Tuesday 20 September 2016

Reception Theory-Hall


Reception Theory was formulated in the 1970's by Stuart Hall (and David Morlie). The theory states that a text does not have a singular meaning, it potentially has thousands, and each meaning is dependent upon the person who is viewing the text. The meaning is influenced by your culture, gender, social status, life experience, religion, ect... 
You create your own meaning-Audience identification. 
This gives power to both ends of the text-audience and creators



There are two parts to the premises:

  • Encoding-The person who creates the text put in what they want it to mean-Has certain signs and signifiers to achieve this (genre/camera angles/location/ect)
  • Decoding-The audience interprets these signifiers- The creators want us to decode what they set our, however according to our individual experiences we may interpret it differently.

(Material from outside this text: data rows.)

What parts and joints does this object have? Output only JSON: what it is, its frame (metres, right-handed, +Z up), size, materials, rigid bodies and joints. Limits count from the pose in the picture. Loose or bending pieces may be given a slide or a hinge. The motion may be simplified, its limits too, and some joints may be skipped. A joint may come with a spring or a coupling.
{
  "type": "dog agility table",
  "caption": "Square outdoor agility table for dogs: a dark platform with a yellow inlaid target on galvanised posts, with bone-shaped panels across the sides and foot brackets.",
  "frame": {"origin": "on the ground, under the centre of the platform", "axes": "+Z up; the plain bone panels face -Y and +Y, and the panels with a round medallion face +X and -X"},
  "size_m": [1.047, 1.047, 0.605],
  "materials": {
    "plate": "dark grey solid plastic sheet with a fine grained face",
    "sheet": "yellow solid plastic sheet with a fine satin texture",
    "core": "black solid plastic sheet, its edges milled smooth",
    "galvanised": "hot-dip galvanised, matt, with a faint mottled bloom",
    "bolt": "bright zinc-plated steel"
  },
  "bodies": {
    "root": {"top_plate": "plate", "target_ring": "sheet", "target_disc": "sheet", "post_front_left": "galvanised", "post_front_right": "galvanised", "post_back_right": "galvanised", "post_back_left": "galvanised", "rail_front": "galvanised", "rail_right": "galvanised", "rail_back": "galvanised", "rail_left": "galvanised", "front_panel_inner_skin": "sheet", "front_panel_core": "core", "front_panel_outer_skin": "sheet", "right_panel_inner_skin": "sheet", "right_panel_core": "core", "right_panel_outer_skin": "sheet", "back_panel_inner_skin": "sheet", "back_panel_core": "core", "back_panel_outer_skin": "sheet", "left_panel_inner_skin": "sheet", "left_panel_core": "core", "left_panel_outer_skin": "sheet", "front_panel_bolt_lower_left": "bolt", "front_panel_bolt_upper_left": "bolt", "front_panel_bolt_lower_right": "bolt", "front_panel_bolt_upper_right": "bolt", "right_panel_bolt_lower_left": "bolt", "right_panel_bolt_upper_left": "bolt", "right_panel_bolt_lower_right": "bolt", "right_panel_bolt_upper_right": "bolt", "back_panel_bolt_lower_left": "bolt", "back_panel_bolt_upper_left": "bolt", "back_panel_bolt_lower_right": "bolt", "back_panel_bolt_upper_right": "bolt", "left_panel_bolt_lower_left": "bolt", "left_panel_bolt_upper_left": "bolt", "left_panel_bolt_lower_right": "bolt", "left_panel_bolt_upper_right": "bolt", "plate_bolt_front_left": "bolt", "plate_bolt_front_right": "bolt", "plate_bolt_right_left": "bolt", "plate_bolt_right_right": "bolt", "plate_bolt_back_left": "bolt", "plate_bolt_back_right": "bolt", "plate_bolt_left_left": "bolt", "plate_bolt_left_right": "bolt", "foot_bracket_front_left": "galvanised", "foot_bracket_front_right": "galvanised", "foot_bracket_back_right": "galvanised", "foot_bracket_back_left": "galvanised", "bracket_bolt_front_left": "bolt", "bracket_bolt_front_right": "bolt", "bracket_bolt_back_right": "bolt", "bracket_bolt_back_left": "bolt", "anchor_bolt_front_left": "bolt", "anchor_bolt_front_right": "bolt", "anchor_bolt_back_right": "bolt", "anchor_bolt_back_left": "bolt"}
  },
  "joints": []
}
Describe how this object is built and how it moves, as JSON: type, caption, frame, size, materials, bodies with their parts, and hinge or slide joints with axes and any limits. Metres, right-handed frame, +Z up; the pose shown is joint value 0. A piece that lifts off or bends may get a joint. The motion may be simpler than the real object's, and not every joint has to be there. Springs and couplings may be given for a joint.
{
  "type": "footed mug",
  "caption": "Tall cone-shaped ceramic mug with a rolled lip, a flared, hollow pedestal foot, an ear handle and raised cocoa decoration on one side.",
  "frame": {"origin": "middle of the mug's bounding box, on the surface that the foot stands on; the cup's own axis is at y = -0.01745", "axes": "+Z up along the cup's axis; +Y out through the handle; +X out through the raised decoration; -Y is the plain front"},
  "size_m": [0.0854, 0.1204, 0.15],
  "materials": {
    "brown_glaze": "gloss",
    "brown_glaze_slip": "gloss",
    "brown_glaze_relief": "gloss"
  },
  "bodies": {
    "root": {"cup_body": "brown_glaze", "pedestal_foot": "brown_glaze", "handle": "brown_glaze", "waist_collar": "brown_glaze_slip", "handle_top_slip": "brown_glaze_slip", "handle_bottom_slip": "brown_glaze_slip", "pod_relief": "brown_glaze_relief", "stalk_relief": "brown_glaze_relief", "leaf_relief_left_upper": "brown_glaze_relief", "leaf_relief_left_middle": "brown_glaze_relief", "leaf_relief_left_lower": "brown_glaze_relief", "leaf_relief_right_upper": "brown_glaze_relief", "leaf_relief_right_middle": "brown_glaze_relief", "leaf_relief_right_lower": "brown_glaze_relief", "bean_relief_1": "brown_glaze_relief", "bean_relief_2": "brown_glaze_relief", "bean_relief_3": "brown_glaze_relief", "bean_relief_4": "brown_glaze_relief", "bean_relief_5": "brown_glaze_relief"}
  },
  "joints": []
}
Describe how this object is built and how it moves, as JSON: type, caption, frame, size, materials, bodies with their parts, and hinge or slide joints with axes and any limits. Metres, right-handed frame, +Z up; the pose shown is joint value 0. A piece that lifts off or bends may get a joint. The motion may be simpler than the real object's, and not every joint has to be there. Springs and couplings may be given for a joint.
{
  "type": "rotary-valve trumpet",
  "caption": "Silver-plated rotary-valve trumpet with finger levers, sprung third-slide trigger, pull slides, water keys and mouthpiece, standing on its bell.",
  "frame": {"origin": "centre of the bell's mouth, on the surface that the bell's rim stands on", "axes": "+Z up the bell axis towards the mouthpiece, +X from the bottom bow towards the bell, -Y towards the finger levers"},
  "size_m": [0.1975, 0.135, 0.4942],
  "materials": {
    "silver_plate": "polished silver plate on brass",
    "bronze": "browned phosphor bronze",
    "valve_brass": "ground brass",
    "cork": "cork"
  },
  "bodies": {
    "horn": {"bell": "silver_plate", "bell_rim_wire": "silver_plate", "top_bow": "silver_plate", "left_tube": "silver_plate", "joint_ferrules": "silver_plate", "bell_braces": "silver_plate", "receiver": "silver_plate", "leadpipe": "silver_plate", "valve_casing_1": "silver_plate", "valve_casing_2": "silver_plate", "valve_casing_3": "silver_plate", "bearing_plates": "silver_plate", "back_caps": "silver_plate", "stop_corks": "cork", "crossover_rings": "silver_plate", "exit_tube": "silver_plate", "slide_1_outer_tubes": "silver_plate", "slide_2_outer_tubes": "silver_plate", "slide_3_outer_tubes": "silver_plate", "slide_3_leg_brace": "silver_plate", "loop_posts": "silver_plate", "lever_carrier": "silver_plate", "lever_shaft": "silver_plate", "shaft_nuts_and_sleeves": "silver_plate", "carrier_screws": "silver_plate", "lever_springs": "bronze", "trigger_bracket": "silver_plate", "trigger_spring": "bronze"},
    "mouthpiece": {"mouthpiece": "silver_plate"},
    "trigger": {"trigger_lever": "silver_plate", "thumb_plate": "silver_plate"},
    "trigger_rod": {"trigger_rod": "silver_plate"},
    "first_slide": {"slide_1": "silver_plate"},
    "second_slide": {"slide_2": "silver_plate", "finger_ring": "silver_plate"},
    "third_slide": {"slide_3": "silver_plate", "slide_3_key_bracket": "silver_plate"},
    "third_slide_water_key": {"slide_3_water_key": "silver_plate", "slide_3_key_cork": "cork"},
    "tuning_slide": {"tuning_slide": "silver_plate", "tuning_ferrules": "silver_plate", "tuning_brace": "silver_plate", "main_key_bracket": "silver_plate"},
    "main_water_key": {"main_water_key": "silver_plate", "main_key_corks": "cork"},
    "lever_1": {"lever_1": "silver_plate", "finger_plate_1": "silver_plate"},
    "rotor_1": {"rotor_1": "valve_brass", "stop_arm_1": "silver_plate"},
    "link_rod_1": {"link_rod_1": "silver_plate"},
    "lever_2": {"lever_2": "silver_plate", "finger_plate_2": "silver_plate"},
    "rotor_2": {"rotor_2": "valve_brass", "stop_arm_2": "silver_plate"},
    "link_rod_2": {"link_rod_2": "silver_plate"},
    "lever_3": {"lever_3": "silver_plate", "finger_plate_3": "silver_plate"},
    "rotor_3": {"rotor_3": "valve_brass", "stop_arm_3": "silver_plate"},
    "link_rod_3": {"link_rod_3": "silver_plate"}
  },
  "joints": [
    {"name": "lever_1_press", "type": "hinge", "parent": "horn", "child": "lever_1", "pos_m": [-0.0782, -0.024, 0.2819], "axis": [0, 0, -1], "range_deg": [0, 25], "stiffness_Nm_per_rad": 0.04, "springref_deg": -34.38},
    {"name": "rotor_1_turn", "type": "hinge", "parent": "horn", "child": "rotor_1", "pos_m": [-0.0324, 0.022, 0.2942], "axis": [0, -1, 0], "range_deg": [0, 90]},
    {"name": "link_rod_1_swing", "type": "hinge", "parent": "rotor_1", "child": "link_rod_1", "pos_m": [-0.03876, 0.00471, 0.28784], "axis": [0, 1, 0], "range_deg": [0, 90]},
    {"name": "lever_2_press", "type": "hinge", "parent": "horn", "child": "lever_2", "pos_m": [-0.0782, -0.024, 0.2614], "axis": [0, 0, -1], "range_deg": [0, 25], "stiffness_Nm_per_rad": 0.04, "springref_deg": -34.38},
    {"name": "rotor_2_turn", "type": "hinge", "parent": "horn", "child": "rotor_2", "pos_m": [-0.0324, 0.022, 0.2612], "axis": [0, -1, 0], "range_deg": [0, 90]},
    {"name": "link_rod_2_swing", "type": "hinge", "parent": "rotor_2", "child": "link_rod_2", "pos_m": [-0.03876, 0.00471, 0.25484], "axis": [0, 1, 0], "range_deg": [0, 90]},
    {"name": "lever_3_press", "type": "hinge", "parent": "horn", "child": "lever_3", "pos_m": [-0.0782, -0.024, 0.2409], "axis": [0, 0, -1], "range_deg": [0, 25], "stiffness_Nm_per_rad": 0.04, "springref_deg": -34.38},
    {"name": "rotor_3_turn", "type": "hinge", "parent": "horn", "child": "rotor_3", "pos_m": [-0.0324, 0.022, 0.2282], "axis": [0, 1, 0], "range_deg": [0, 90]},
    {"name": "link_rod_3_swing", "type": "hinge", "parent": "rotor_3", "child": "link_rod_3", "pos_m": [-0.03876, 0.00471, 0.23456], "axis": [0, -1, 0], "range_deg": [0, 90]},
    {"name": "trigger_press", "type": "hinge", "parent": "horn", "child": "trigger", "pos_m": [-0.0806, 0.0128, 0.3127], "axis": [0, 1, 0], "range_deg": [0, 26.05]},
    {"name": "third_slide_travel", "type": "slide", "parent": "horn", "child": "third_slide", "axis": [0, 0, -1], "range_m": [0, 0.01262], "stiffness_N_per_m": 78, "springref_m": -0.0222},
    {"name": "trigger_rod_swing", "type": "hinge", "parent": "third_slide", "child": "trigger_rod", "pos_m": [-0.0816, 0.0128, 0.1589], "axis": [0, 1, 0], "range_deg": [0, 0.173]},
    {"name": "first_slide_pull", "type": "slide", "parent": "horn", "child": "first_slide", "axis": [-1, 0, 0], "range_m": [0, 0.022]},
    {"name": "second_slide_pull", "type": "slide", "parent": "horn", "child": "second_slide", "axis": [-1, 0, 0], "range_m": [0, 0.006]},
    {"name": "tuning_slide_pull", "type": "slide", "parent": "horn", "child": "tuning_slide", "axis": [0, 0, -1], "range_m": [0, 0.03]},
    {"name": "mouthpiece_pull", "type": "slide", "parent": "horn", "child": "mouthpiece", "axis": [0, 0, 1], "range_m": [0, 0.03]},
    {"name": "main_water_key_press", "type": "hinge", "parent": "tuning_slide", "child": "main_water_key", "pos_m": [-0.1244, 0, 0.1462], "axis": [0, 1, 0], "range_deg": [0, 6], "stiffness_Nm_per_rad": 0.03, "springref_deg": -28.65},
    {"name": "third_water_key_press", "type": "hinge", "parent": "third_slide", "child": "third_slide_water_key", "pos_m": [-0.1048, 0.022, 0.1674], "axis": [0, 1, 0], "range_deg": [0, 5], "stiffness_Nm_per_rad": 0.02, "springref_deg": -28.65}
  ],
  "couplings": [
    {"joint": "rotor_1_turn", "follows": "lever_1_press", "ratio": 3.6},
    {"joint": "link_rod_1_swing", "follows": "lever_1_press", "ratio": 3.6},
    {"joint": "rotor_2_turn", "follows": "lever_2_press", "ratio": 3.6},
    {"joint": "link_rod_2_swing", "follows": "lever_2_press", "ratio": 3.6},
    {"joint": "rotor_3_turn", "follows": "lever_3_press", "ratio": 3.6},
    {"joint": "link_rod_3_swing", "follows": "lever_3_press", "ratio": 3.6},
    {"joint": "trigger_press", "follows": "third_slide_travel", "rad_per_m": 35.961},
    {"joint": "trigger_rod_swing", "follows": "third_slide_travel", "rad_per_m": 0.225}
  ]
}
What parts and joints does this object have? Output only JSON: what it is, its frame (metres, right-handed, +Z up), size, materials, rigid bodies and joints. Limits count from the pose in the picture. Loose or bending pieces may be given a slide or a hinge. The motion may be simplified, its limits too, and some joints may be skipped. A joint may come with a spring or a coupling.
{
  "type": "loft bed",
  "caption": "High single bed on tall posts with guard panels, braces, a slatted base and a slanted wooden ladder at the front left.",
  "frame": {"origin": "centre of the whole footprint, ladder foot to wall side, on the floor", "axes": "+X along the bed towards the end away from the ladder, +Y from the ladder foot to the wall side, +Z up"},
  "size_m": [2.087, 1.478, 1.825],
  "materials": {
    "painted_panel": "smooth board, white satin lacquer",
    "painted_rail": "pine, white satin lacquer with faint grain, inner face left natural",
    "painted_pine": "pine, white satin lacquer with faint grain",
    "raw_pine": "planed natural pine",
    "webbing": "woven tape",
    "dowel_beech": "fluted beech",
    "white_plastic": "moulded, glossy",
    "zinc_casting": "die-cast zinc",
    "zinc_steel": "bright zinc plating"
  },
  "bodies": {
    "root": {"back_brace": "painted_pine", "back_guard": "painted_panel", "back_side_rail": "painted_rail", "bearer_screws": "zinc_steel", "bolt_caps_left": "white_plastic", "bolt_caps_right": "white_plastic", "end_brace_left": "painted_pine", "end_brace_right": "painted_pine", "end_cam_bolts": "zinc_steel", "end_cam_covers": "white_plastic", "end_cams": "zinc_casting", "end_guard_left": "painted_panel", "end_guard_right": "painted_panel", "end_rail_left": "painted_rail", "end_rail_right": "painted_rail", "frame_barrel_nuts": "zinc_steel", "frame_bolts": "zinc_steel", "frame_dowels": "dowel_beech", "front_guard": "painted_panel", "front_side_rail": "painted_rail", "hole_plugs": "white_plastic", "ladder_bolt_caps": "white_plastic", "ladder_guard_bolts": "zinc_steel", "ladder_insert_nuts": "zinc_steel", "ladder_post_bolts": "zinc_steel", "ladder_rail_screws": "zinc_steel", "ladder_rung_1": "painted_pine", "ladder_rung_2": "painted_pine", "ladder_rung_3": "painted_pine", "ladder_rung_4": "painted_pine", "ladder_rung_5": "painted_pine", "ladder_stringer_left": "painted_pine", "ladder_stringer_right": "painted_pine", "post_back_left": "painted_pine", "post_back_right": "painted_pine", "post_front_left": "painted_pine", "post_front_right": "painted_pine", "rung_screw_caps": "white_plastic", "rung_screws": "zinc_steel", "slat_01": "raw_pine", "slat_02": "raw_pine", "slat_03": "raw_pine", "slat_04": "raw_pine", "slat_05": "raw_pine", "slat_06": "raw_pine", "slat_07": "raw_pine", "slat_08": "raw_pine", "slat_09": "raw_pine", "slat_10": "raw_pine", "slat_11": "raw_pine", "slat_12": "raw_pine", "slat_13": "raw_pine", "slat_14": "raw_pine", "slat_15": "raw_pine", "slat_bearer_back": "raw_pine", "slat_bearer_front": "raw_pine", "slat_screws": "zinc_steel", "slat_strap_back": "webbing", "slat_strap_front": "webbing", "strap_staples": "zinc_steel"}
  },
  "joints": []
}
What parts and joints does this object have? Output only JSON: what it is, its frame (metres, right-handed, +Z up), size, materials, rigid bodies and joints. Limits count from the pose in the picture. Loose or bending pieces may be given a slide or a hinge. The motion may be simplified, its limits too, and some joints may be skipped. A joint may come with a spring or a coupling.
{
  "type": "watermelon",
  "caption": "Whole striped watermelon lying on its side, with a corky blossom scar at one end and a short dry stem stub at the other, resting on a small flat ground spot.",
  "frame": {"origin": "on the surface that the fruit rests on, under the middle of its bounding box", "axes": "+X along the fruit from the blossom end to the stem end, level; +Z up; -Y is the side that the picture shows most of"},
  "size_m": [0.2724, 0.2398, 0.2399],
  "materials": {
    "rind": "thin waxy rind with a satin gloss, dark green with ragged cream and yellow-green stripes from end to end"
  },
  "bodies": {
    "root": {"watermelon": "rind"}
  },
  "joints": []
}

Three basic readings that we decode

  • Dominant Reading-What most people will understand from the text and agree what it's about-Fits in with what the creator wants it to mean.
  • Negotiated Reading-We basically see it it the intended way, but because of something about the audience member they may see it in a different way (as a result of individual experiences)
  • Oppositional Reading-The audience member takes it in a totally different way to how it was intended (women are portrayed in a certain way /feminists may fine it oppressive and deeply offensive).